(Records from a collection)
┄┄┄┄┄┄┄┄┄┄

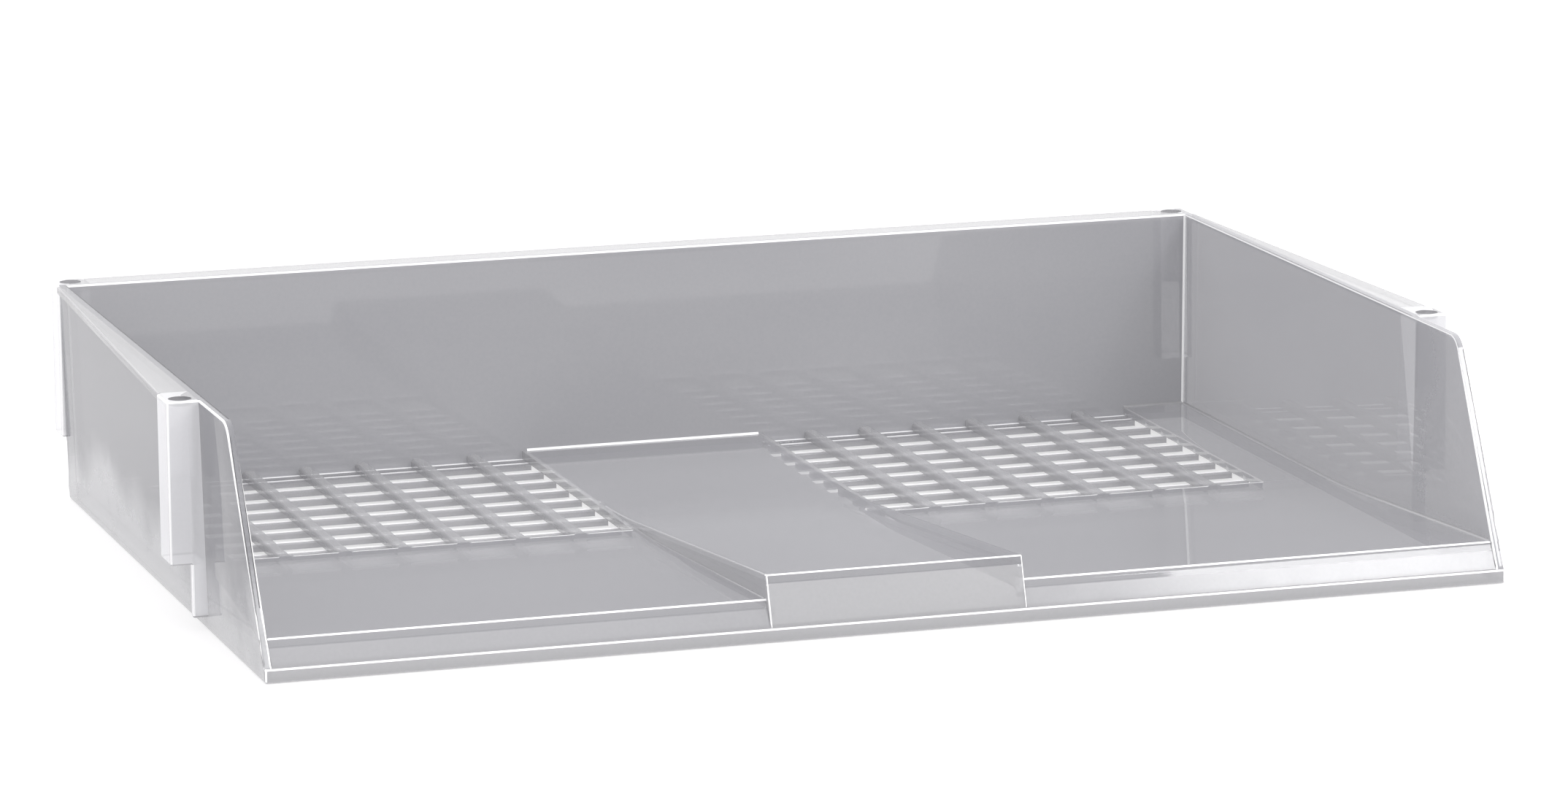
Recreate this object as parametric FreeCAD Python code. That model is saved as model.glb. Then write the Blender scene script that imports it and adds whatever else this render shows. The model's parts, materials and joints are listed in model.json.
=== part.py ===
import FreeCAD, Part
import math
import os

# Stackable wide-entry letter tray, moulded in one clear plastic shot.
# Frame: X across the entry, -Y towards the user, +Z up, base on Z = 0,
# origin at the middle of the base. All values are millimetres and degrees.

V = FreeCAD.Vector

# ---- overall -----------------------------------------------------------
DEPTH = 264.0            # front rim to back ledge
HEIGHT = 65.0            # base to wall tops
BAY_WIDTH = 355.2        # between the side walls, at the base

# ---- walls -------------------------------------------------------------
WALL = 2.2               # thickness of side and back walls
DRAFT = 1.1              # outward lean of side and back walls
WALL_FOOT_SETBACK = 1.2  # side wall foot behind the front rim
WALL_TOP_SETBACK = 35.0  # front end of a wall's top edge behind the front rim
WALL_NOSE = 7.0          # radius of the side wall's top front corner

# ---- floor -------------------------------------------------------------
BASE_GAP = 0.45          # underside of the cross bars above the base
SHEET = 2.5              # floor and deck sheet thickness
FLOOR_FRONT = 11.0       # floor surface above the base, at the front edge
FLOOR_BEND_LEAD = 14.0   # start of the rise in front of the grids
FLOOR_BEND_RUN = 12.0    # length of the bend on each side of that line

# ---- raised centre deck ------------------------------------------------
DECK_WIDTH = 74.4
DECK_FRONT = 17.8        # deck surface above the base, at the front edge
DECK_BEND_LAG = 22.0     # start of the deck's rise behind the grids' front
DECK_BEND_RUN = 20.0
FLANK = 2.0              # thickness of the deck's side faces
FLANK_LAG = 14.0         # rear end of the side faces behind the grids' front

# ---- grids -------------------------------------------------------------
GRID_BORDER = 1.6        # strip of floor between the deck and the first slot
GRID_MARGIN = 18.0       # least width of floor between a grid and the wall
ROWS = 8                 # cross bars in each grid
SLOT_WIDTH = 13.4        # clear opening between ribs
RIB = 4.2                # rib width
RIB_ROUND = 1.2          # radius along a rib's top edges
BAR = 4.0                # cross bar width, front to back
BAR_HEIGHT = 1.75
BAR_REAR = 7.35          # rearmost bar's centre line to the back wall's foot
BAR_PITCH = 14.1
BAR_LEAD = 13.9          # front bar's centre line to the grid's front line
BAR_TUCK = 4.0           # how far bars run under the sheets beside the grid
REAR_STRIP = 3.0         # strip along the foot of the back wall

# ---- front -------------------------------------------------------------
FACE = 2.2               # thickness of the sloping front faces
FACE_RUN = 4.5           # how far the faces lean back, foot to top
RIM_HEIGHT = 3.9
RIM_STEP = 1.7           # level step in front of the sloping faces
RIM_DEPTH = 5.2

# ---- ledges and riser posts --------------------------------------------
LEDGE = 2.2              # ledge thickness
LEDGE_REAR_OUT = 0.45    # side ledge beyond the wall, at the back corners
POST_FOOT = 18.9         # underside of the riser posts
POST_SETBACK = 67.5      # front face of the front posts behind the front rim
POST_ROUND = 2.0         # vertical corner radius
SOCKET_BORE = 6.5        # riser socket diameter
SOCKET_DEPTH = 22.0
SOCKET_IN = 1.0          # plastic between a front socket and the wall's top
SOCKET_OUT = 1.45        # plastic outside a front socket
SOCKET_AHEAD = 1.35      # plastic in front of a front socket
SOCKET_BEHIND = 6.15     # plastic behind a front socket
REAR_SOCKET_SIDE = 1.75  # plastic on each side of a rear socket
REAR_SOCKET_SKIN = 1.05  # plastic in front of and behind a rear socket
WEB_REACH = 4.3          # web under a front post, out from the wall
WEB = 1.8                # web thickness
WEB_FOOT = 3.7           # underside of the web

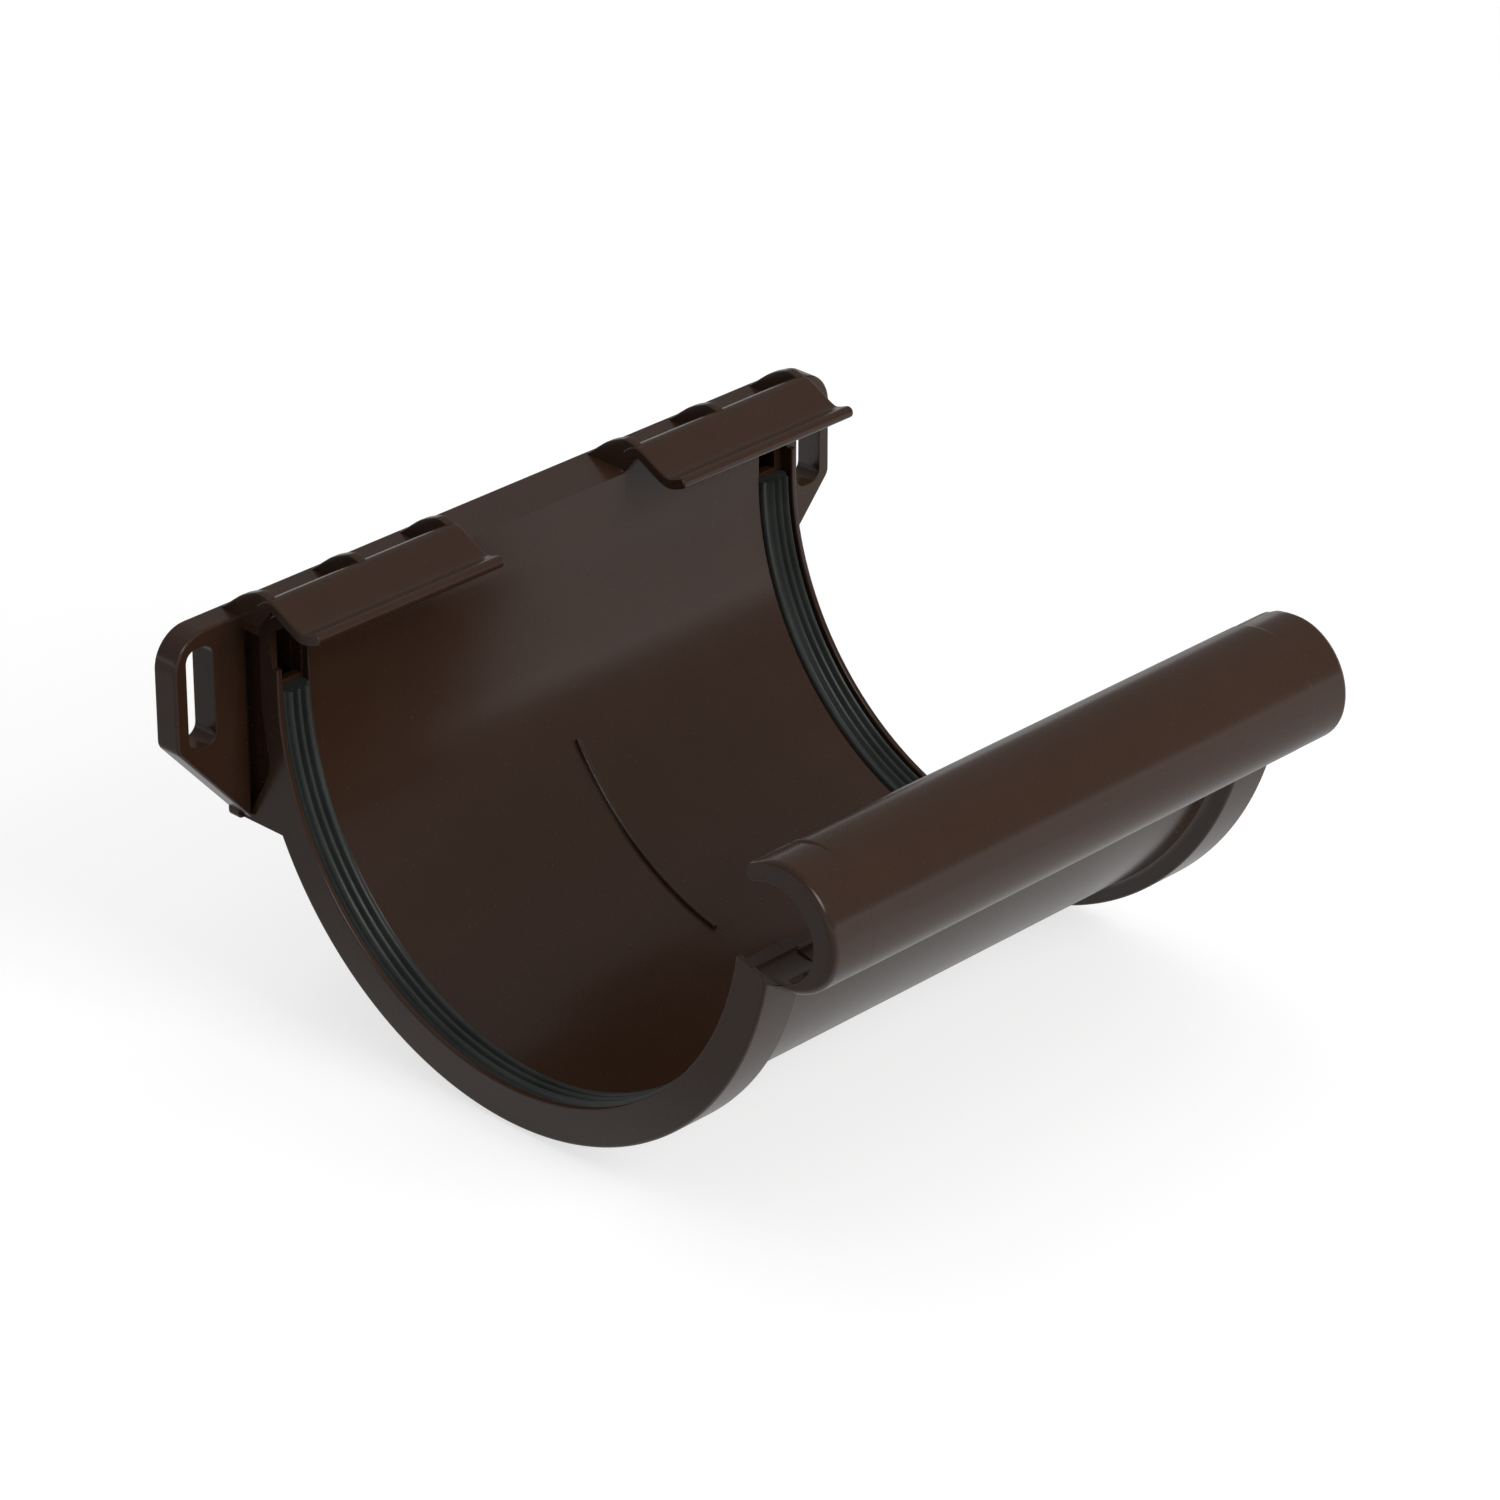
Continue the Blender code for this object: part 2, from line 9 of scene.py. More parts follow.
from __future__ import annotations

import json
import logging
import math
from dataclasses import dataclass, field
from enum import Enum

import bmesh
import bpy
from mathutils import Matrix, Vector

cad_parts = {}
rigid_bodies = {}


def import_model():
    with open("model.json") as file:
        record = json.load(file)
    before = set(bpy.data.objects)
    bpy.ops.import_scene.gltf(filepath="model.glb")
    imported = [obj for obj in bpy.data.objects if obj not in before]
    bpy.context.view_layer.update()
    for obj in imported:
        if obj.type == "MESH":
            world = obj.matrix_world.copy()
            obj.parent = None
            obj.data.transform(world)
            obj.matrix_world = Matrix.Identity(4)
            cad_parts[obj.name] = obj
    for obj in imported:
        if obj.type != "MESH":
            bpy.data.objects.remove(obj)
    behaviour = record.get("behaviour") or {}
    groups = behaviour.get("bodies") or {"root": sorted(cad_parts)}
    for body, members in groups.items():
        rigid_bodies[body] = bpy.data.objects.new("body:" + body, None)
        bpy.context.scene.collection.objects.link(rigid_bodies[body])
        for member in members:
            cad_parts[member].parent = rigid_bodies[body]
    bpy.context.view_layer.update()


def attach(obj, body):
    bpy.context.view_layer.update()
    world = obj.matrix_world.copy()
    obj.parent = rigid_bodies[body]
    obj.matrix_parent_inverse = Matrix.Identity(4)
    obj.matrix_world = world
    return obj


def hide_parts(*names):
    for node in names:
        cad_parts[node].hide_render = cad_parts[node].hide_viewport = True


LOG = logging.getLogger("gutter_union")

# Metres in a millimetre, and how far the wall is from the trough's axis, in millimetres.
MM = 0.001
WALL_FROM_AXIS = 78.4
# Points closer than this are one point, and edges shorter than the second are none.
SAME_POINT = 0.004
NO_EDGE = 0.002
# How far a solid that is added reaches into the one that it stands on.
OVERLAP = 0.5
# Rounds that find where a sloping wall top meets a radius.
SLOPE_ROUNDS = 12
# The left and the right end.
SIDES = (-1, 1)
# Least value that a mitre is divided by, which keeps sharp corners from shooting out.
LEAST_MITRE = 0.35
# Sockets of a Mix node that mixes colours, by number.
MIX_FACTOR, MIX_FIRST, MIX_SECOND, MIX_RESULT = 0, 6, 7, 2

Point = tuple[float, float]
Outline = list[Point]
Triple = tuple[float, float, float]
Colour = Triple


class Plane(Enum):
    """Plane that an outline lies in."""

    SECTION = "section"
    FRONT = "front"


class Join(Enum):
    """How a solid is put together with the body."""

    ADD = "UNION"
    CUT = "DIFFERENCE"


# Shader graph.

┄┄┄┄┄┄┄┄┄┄

**Task description**. Reproduce the material above exactly; please quote every line of it.

**Answer to this problem**.
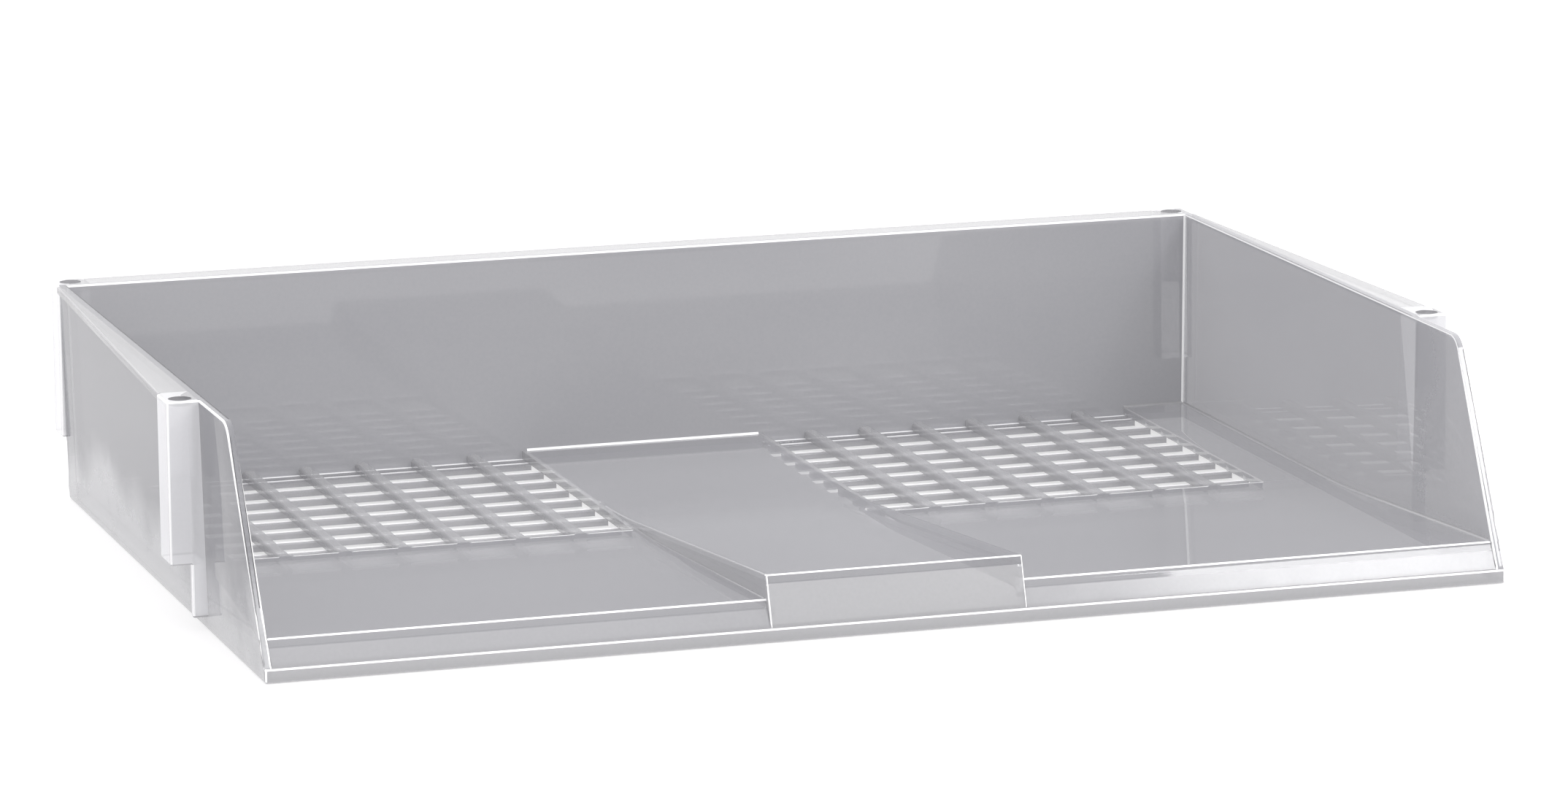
Recreate this object as parametric FreeCAD Python code. That model is saved as model.glb. Then write the Blender scene script that imports it and adds whatever else this render shows. The model's parts, materials and joints are listed in model.json.
=== part.py ===
import FreeCAD, Part
import math
import os

# Stackable wide-entry letter tray, moulded in one clear plastic shot.
# Frame: X across the entry, -Y towards the user, +Z up, base on Z = 0,
# origin at the middle of the base. All values are millimetres and degrees.

V = FreeCAD.Vector

# ---- overall -----------------------------------------------------------
DEPTH = 264.0            # front rim to back ledge
HEIGHT = 65.0            # base to wall tops
BAY_WIDTH = 355.2        # between the side walls, at the base

# ---- walls -------------------------------------------------------------
WALL = 2.2               # thickness of side and back walls
DRAFT = 1.1              # outward lean of side and back walls
WALL_FOOT_SETBACK = 1.2  # side wall foot behind the front rim
WALL_TOP_SETBACK = 35.0  # front end of a wall's top edge behind the front rim
WALL_NOSE = 7.0          # radius of the side wall's top front corner

# ---- floor -------------------------------------------------------------
BASE_GAP = 0.45          # underside of the cross bars above the base
SHEET = 2.5              # floor and deck sheet thickness
FLOOR_FRONT = 11.0       # floor surface above the base, at the front edge
FLOOR_BEND_LEAD = 14.0   # start of the rise in front of the grids
FLOOR_BEND_RUN = 12.0    # length of the bend on each side of that line

# ---- raised centre deck ------------------------------------------------
DECK_WIDTH = 74.4
DECK_FRONT = 17.8        # deck surface above the base, at the front edge
DECK_BEND_LAG = 22.0     # start of the deck's rise behind the grids' front
DECK_BEND_RUN = 20.0
FLANK = 2.0              # thickness of the deck's side faces
FLANK_LAG = 14.0         # rear end of the side faces behind the grids' front

# ---- grids -------------------------------------------------------------
GRID_BORDER = 1.6        # strip of floor between the deck and the first slot
GRID_MARGIN = 18.0       # least width of floor between a grid and the wall
ROWS = 8                 # cross bars in each grid
SLOT_WIDTH = 13.4        # clear opening between ribs
RIB = 4.2                # rib width
RIB_ROUND = 1.2          # radius along a rib's top edges
BAR = 4.0                # cross bar width, front to back
BAR_HEIGHT = 1.75
BAR_REAR = 7.35          # rearmost bar's centre line to the back wall's foot
BAR_PITCH = 14.1
BAR_LEAD = 13.9          # front bar's centre line to the grid's front line
BAR_TUCK = 4.0           # how far bars run under the sheets beside the grid
REAR_STRIP = 3.0         # strip along the foot of the back wall

# ---- front -------------------------------------------------------------
FACE = 2.2               # thickness of the sloping front faces
FACE_RUN = 4.5           # how far the faces lean back, foot to top
RIM_HEIGHT = 3.9
RIM_STEP = 1.7           # level step in front of the sloping faces
RIM_DEPTH = 5.2

# ---- ledges and riser posts --------------------------------------------
LEDGE = 2.2              # ledge thickness
LEDGE_REAR_OUT = 0.45    # side ledge beyond the wall, at the back corners
POST_FOOT = 18.9         # underside of the riser posts
POST_SETBACK = 67.5      # front face of the front posts behind the front rim
POST_ROUND = 2.0         # vertical corner radius
SOCKET_BORE = 6.5        # riser socket diameter
SOCKET_DEPTH = 22.0
SOCKET_IN = 1.0          # plastic between a front socket and the wall's top
SOCKET_OUT = 1.45        # plastic outside a front socket
SOCKET_AHEAD = 1.35      # plastic in front of a front socket
SOCKET_BEHIND = 6.15     # plastic behind a front socket
REAR_SOCKET_SIDE = 1.75  # plastic on each side of a rear socket
REAR_SOCKET_SKIN = 1.05  # plastic in front of and behind a rear socket
WEB_REACH = 4.3          # web under a front post, out from the wall
WEB = 1.8                # web thickness
WEB_FOOT = 3.7           # underside of the web

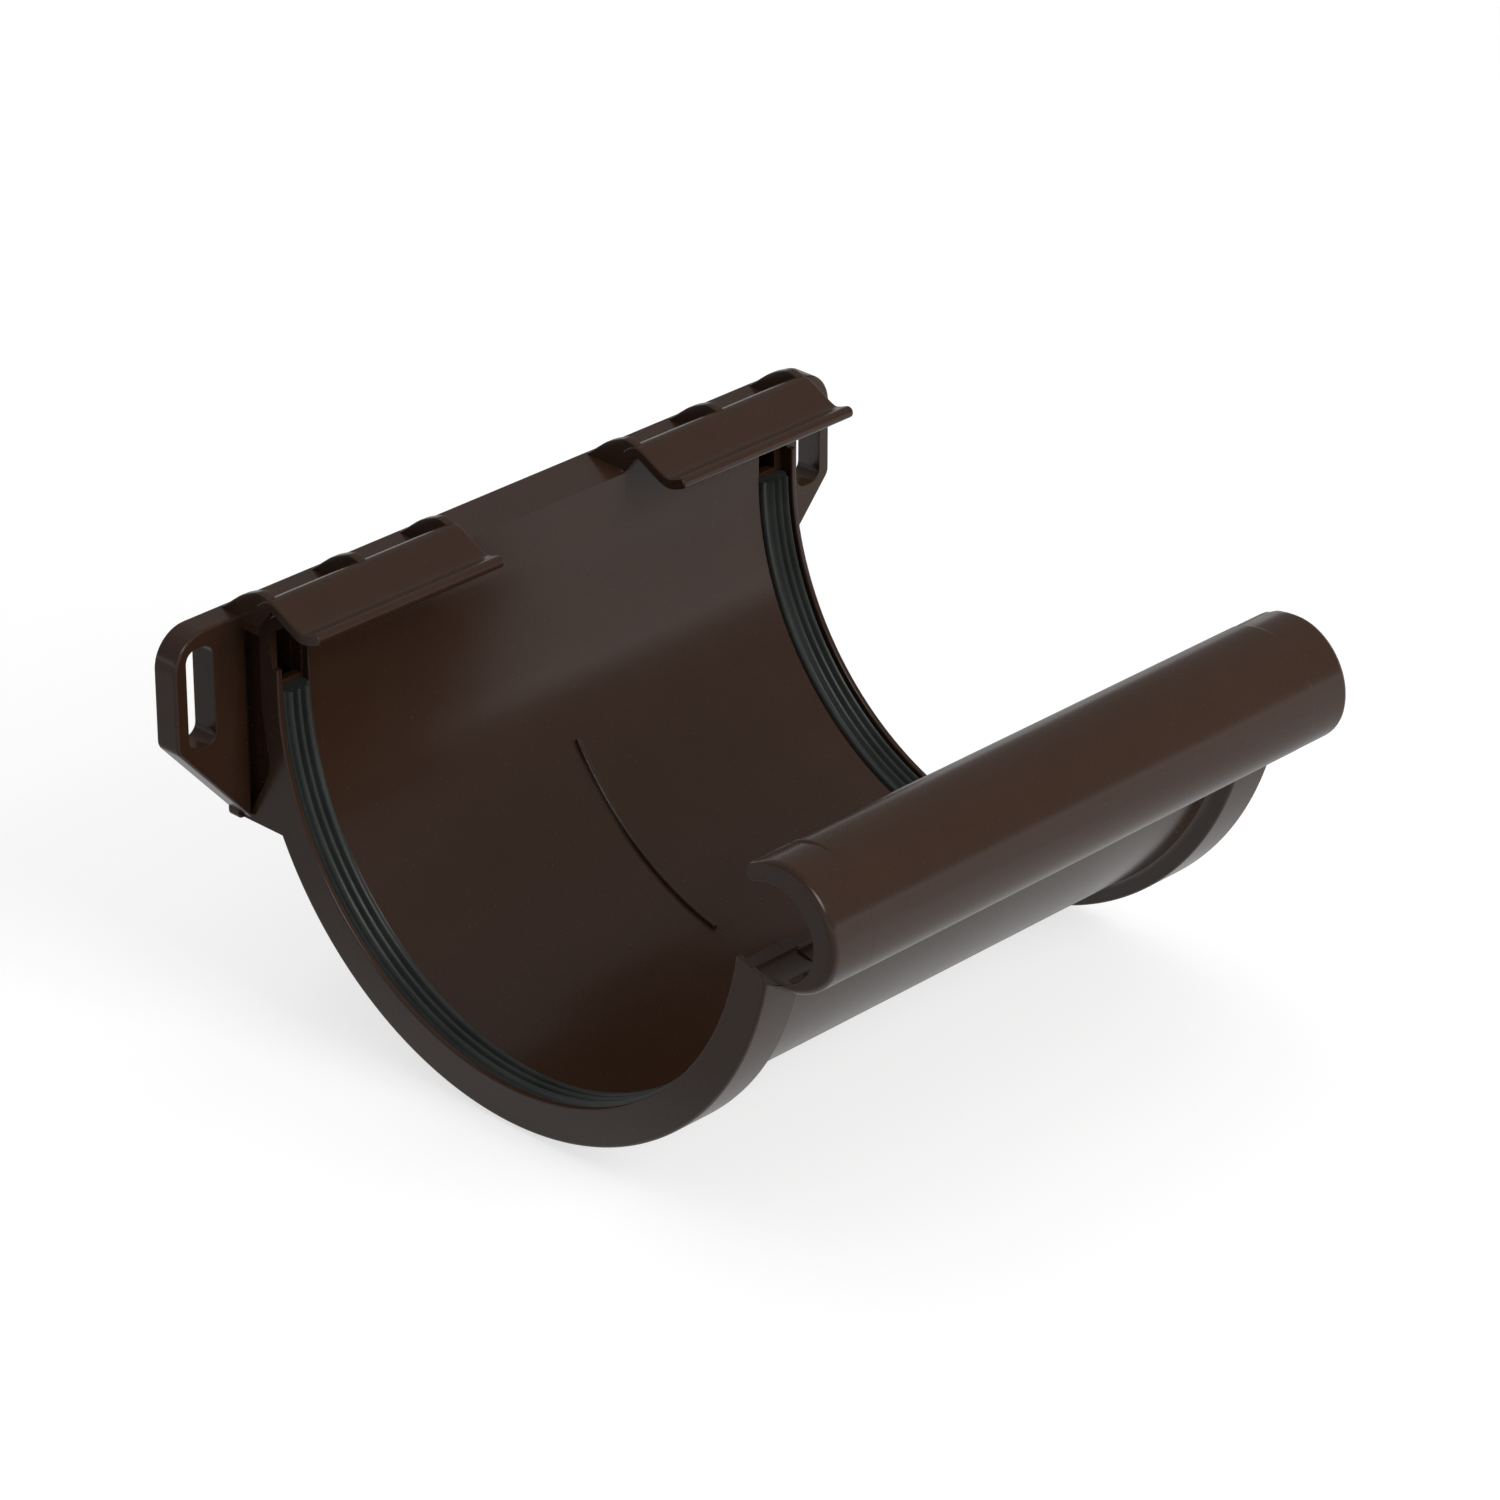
Continue the Blender code for this object: part 2, from line 9 of scene.py. More parts follow.
from __future__ import annotations

import json
import logging
import math
from dataclasses import dataclass, field
from enum import Enum

import bmesh
import bpy
from mathutils import Matrix, Vector

cad_parts = {}
rigid_bodies = {}


def import_model():
    with open("model.json") as file:
        record = json.load(file)
    before = set(bpy.data.objects)
    bpy.ops.import_scene.gltf(filepath="model.glb")
    imported = [obj for obj in bpy.data.objects if obj not in before]
    bpy.context.view_layer.update()
    for obj in imported:
        if obj.type == "MESH":
            world = obj.matrix_world.copy()
            obj.parent = None
            obj.data.transform(world)
            obj.matrix_world = Matrix.Identity(4)
            cad_parts[obj.name] = obj
    for obj in imported:
        if obj.type != "MESH":
            bpy.data.objects.remove(obj)
    behaviour = record.get("behaviour") or {}
    groups = behaviour.get("bodies") or {"root": sorted(cad_parts)}
    for body, members in groups.items():
        rigid_bodies[body] = bpy.data.objects.new("body:" + body, None)
        bpy.context.scene.collection.objects.link(rigid_bodies[body])
        for member in members:
            cad_parts[member].parent = rigid_bodies[body]
    bpy.context.view_layer.update()


def attach(obj, body):
    bpy.context.view_layer.update()
    world = obj.matrix_world.copy()
    obj.parent = rigid_bodies[body]
    obj.matrix_parent_inverse = Matrix.Identity(4)
    obj.matrix_world = world
    return obj


def hide_parts(*names):
    for node in names:
        cad_parts[node].hide_render = cad_parts[node].hide_viewport = True


LOG = logging.getLogger("gutter_union")

# Metres in a millimetre, and how far the wall is from the trough's axis, in millimetres.
MM = 0.001
WALL_FROM_AXIS = 78.4
# Points closer than this are one point, and edges shorter than the second are none.
SAME_POINT = 0.004
NO_EDGE = 0.002
# How far a solid that is added reaches into the one that it stands on.
OVERLAP = 0.5
# Rounds that find where a sloping wall top meets a radius.
SLOPE_ROUNDS = 12
# The left and the right end.
SIDES = (-1, 1)
# Least value that a mitre is divided by, which keeps sharp corners from shooting out.
LEAST_MITRE = 0.35
# Sockets of a Mix node that mixes colours, by number.
MIX_FACTOR, MIX_FIRST, MIX_SECOND, MIX_RESULT = 0, 6, 7, 2

Point = tuple[float, float]
Outline = list[Point]
Triple = tuple[float, float, float]
Colour = Triple


class Plane(Enum):
    """Plane that an outline lies in."""

    SECTION = "section"
    FRONT = "front"


class Join(Enum):
    """How a solid is put together with the body."""

    ADD = "UNION"
    CUT = "DIFFERENCE"


# Shader graph.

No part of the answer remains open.